How Your Iron Affects the Real Temperature

The number on your station’s display is the set temperature, not necessarily the temperature at the very tip when it contacts a joint. Depending on the design of your iron, the actual tip temperature can drop significantly the moment you start soldering. Cheaper irons with the heating element positioned far from the tip lose more heat and recover it slowly. This is why budget irons often need to be set higher to achieve acceptable results.

Higher-end stations use what’s called an active tip design, where the heating element and temperature sensor sit as close to the tip as possible. These irons recover heat almost instantly, which means the set temperature stays much closer to the real tip temperature during use. If you’re using an active-tip station, you can often work at lower set temperatures (say, 315°C to 340°C for leaded solder) and still get clean, fast joints. With a basic iron, you might need to crank it to 370°C or higher just to get the same performance.

Signs Your Temperature Is Wrong

Your solder joints will tell you if the temperature is off. Learning to read them saves a lot of frustration.

Too cold: the solder looks rough or pockmarked, as if it froze mid-flow. A cold solder joint appears dull and grainy instead of having the smooth, slightly shiny surface of a good bond. The solder barely adheres to the pad or lead, creating a high-resistance connection that can fail intermittently. If you’re seeing this, either raise the temperature or check that your tip is clean and making full contact with both the pad and the component lead.

Too hot: the flux burns off before the solder has a chance to flow properly, leaving dark, crusty residue around the joint. Pads can lift from the board, and nearby components can be damaged by conducted heat. Overheated joints may look acceptable at first but develop hairline cracks over time, appearing shiny initially before dulling with visible stress lines. These joints tend to fail under vibration or flexing.

A good joint is smooth, concave (slightly volcano-shaped around the pin), and wets evenly onto both the pad and the lead. With leaded solder it looks shiny and mirror-like. Lead-free solder naturally has a slightly more matte finish even when done correctly, so don’t chase a mirror shine with lead-free or you’ll overheat the joint.

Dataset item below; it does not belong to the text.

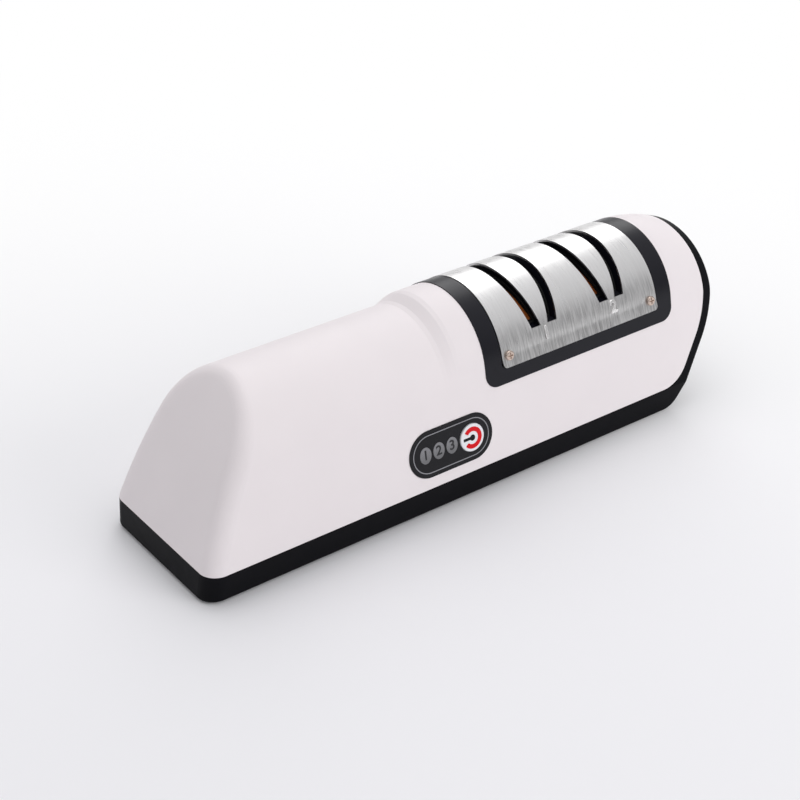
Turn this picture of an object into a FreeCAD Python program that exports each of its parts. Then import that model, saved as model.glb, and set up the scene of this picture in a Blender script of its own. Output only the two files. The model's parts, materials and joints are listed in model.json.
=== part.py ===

Protecting Heat-Sensitive Components

Some components, particularly certain sensors, LEDs, and some ICs, are more vulnerable to heat damage than standard resistors or capacitors. The general rule is to minimize contact time rather than drop the temperature too low. A lower iron temperature forces you to hold the tip on the joint longer, which can actually transfer more total heat into the component than a quick touch at a higher temperature.

If a component’s datasheet flags it as heat-sensitive, use a thermal shunt. This is just a small clip (an alligator clip works fine) attached to the component lead between the solder joint and the body of the part. The clip absorbs excess heat before it reaches the component. For boards with many heat-sensitive parts, preheating the entire board to around 100°C to 150°C with a hot plate or hot air reduces the thermal shock from the iron tip and lets you work faster at each joint.

Practical Starting Settings

  • Leaded solder, general use: 340°C to 360°C (650°F to 680°F)
  • Lead-free solder, general use: 370°C to 400°C (700°F to 750°F)
  • Fine SMD work: 290°C to 330°C, with a small chisel or conical tip
  • Large ground pads or desoldering: 380°C to 400°C, with a larger chisel tip for better heat transfer

These are starting points. Adjust based on what your joints look like. If you’re getting dull, grainy results, go up 10°C to 20°C. If flux is charring and pads are lifting, come down. The goal at every joint is the same: get in, flow the solder, and get out in two to three seconds. If you’re holding the iron on a joint for five seconds or more, something in your setup needs to change, whether that’s temperature, tip size, tip cleanliness, or the amount of flux you’re using.